Should the narcissist be held accountable for his actions?
Well, narcissists of all shades can usually control their behavior and their actions. They simply don't care to. They regard it as a waste of their precious time or a humiliating chore.
The narcissist feels both superior and entitled, regardless of his real gifts or accomplishments. Other people to the narcissist are inferior. They are his slaves. They are there to cater to his needs and make his existence seamless, flowing and smooth.
The narcissist holds himself to be cosmically significant and thus entitled to the conditions needed to realize his talents and to successfully complete his mission, which by the way changes fluidly and about which he has no clue except that it has to do with brilliance and fame.

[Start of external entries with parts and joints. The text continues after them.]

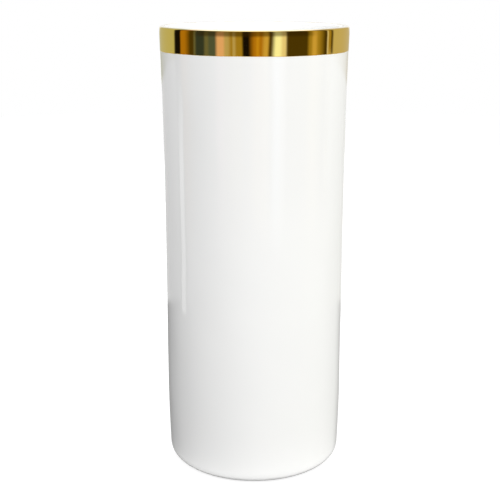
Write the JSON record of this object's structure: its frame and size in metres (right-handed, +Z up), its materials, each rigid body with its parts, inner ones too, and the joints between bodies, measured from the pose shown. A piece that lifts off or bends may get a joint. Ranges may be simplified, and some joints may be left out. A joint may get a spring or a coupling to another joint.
{
  "type": "vase",
  "caption": "Tall straight porcelain vase, white glazed inside and out, with a polished gold band at the rim and a bare foot ring.",
  "frame": {"origin": "centre of the foot ring, in the plane that the vase rests on", "axes": "+Z up along the vase's axis of revolution; X and Y are any two level directions"},
  "size_m": [0.1038, 0.1038, 0.2501],
  "materials": {
    "bisque": "matte",
    "white_glaze": "gloss",
    "gold": "polished"
  },
  "bodies": {
    "root": {"porcelain_body": "bisque", "outer_glaze": "white_glaze", "inner_glaze": "white_glaze", "base_glaze": "white_glaze", "gold_rim_band": "gold"}
  },
  "joints": []
}
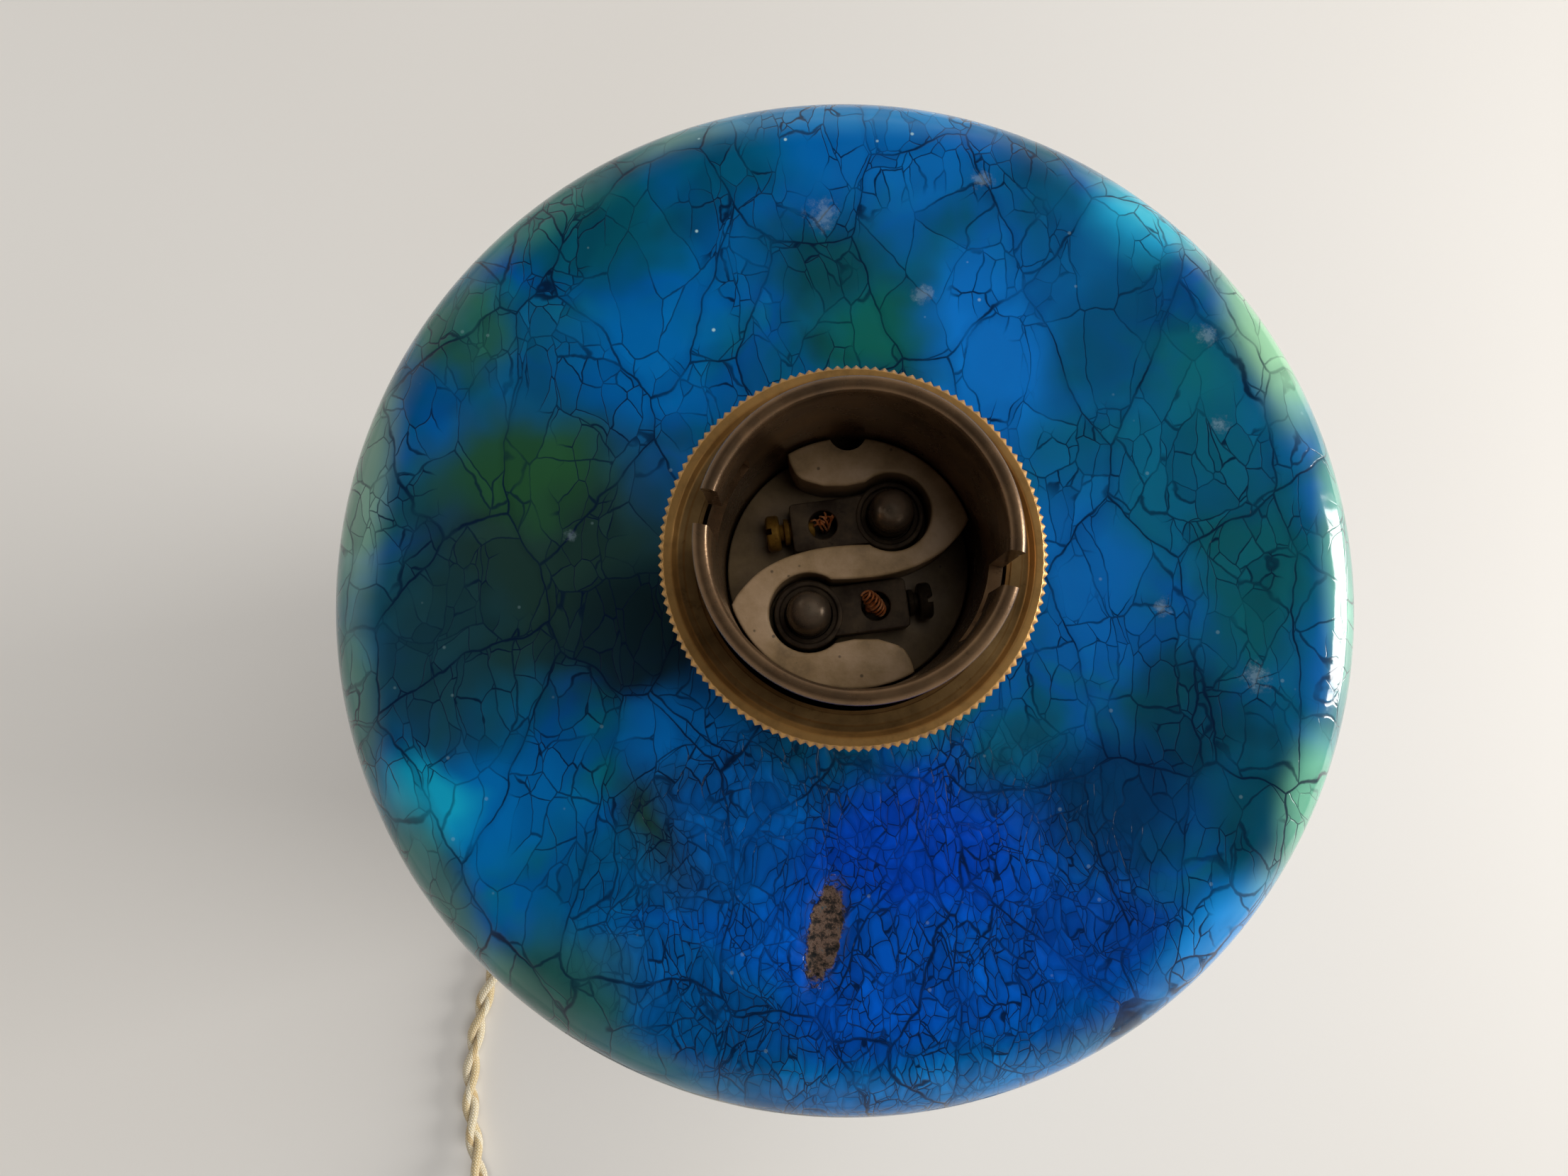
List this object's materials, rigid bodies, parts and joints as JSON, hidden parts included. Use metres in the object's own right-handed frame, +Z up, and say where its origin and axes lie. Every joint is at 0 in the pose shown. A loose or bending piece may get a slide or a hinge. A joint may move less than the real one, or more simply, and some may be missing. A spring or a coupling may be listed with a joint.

What a narcissist cannot control is his void, the emotional black hole at his center, the fact that he doesn't know what it is like to be human because he lacks empathy.
As a result, narcissists are awkward, tactless, painful, taciturn, abrasive and insensitive. The narcissist should be held accountable for most of his actions, even taking into account his sometimes uncontrollable rage in the backdrop of his grandiose fantasies.
Yes, it's true that at times the narcissist fails or finds it hard to control his rage.
But at all times, even during the worst explosive episode, the narcissist can tell right from wrong and he simply does not care about other people sufficiently to refrain from expressing his rage.
Similarly, the narcissist cannot control his grandiose fantasies. He firmly believes that they constitute an accurate representation of reality, but he knows that lying is wrong and should not be done. He simply doesn't care enough about society and others to refrain from lying and confabulating.
To summarize, narcissists should be held accountable for most of their actions because they can tell right from wrong and they can refrain from acting. They simply don't care enough about others to put to good use these twin facilities and capacities.
Others are not sufficiently important to dent the narcissist's difference or to alter his abusive conduct. They are not worth the effort.